Three Notes on Ollivander

The Ollivander scene emulates the opening scene of The Never-Ending Story. Just sayin’. 

Fun fact! “Every Ollivander wand has a core of a powerful magical substance.” So there are wands out there in the world that do not. 

Ollivander has business two or so weeks before the start of school, and maybe also one or two days after the kids get home for the holidays, in cases where a wand got damaged. Beyond that, it’d just be the occasional wand that needs to be replaced. I say Ollivander closes his shop most of the year and works by individual appointment, or only opens one afternoon a week, and the rest of the time, travels the world to buy wand cores, and makes wands in his wand workshop. Possibly also attends wandmaker conferences!

6 thoughts on “HP reread! Philosopher’s Stone, Chapter 5: Diagon Alley”

  1. “Hagrid doesn’t say things because they’re factually right; he makes up facts as hyperbole to underline the point he wants to make emotionally. It’s a pretty common habit for people with little formal education. I’ve encountered this in editing; the less formal education a writer has, the more often they do that. ”

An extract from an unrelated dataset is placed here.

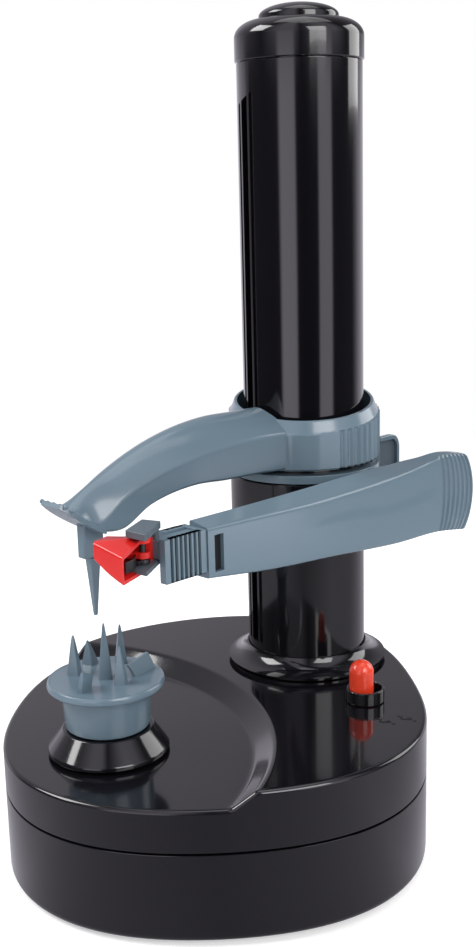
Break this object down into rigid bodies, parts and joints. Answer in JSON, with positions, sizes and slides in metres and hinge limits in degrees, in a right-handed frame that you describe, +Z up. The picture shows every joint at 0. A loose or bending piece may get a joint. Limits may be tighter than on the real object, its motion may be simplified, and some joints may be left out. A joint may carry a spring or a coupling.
{
  "type": "electric potato peeler",
  "caption": "Electric potato peeler: spiked turntable on a battery base, slotted tower with a lead screw, arm that pins the potato and sprung arm with a swivelling blade.",
  "frame": {"origin": "middle of the object's footprint box, on the table", "axes": "+Z up; the turntable lies in front of the tower along -Y; the peeling arm is at the +X side"},
  "size_m": [0.1582, 0.1876, 0.29],
  "materials": {
    "gloss_black": "glossy black moulded plastic",
    "inner_black": "plain black moulded plastic",
    "blue_grey": "satin blue-grey moulded plastic",
    "dark_grey": "satin dark grey moulded plastic",
    "guard_red": "red moulded plastic",
    "lever_red": "orange-red moulded plastic",
    "white_nylon": "off-white nylon",
    "steel": "bright steel",
    "rubber": "matt black rubber",
    "cell_wrap": "plain printed film"
  },
  "bodies": {
    "housing": {"base_lower_shell": "gloss_black", "base_upper_shell": "gloss_black", "foot_1": "rubber", "foot_2": "rubber", "foot_3": "rubber", "foot_4": "rubber", "base_screw_1": "steel", "base_screw_2": "steel", "base_screw_3": "steel", "base_screw_4": "steel", "gear_plate": "white_nylon", "battery_cell_1": "cell_wrap", "battery_cell_2": "cell_wrap", "battery_cell_3": "cell_wrap", "battery_cell_4": "cell_wrap", "contact_plate_front": "steel", "contact_plate_rear": "steel", "idler_pin": "steel", "drive_motor": "steel", "turntable_bush": "white_nylon", "tower_tube": "gloss_black", "tower_foot": "gloss_black", "tower_cap": "gloss_black", "button_spring": "steel", "start_switch": "inner_black", "screw_top_bush": "white_nylon", "switch_collar": "gloss_black", "slide_switch": "inner_black"},
    "turntable": {"turntable_gear": "white_nylon", "turntable_shaft": "steel", "turntable_hub": "gloss_black", "food_holder": "blue_grey"},
    "idler": {"idler_gear": "white_nylon"},
    "pinion": {"motor_pinion": "white_nylon", "motor_shaft": "steel"},
    "screw": {"lead_screw": "steel", "screw_gear": "white_nylon"},
    "button": {"top_button": "gloss_black"},
    "potato_arm": {"upper_arm": "blue_grey", "upper_spike": "blue_grey", "collar_bush": "inner_black"},
    "carriage": {"peel_carriage": "blue_grey", "carriage_sleeve": "gloss_black", "arm_pivot_pin": "steel", "arm_spring": "steel"},
    "nut": {"half_nut": "white_nylon"},
    "swing_arm": {"peel_arm": "blue_grey"},
    "cartridge": {"blade_cartridge": "dark_grey", "blade_pin": "steel"},
    "blade_head": {"blade_guard": "guard_red", "peeling_blade": "steel"},
    "lever": {"switch_lever": "lever_red"},
    "door": {"battery_door": "gloss_black"}
  },
  "joints": [
    {"name": "turntable_spin", "type": "hinge", "parent": "housing", "child": "turntable", "pos_m": [-0.00314, -0.06002, 0.05], "axis": [0, 0, 1], "continuous": true},
    {"name": "idler_spin", "type": "hinge", "parent": "housing", "child": "idler", "pos_m": [-0.01683, -0.00469, 0.039], "axis": [0, 0, 1], "continuous": true},
    {"name": "screw_spin", "type": "hinge", "parent": "housing", "child": "screw", "pos_m": [-0.00314, 0.03818, 0.039], "axis": [0, 0, 1], "continuous": true},
    {"name": "pinion_spin", "type": "hinge", "parent": "housing", "child": "pinion", "pos_m": [0.02507, -0.00176, 0.039], "axis": [0, 0, 1], "continuous": true},
    {"name": "upper_arm_slide", "type": "slide", "parent": "housing", "child": "potato_arm", "axis": [0, 0, 1], "range_m": [0, 0.115]},
    {"name": "carriage_slide", "type": "slide", "parent": "housing", "child": "carriage", "axis": [0, 0, 1], "range_m": [-0.036, 0]},
    {"name": "peel_arm_swing", "type": "hinge", "parent": "carriage", "child": "swing_arm", "pos_m": [0.02866, 0.04618, 0.1181], "axis": [0, 0, 1], "range_deg": [0, 25], "stiffness_Nm_per_rad": 0.3, "springref_deg": -8.59},
    {"name": "half_nut_release", "type": "slide", "parent": "carriage", "child": "nut", "axis": [-0.309, -0.9511, 0], "range_m": [0, 0.0015]},
    {"name": "cartridge_slide", "type": "slide", "parent": "swing_arm", "child": "cartridge", "axis": [0, -1, 0], "range_m": [0, 0.014]},
    {"name": "blade_swivel", "type": "hinge", "parent": "cartridge", "child": "blade_head", "pos_m": [0.02836, -0.06802, 0.12], "axis": [0, 0, 1], "range_deg": [-12, 12]},
    {"name": "button_press", "type": "slide", "parent": "housing", "child": "button", "axis": [0, 0, 1], "range_m": [-0.003, 0], "stiffness_N_per_m": 600, "springref_m": 0.0006, "deforming": ["button_spring"]},
    {"name": "switch_slide", "type": "slide", "parent": "housing", "child": "lever", "axis": [0.7373, 0.6756, 0], "range_m": [0, 0.0024]},
    {"name": "door_hinge", "type": "hinge", "parent": "housing", "child": "door", "pos_m": [-0.02514, 0.00163, 0.0015], "axis": [1, 0, 0], "range_deg": [0, 95]}
  ],
  "couplings": [
    {"joint": "idler_spin", "follows": "turntable_spin", "ratio": -0.72727},
    {"joint": "screw_spin", "follows": "turntable_spin", "ratio": 2},
    {"joint": "pinion_spin", "follows": "turntable_spin", "ratio": 2.6667},
    {"joint": "half_nut_release", "follows": "peel_arm_swing", "m_per_rad": 0.0034}
  ]
}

    That’s really insightful, I hadn’t thought about that in connection to Hagrid before. I may have found one of the reasons that I could never warm up to Hagrid as a character. He means well, I just often found him vaguely annoying.

    1. Heh. People like him are hard to argue with!

      I’d never notices this myself before I started doing this close reading. It’s a really smart characterization technique. I might have to steal it.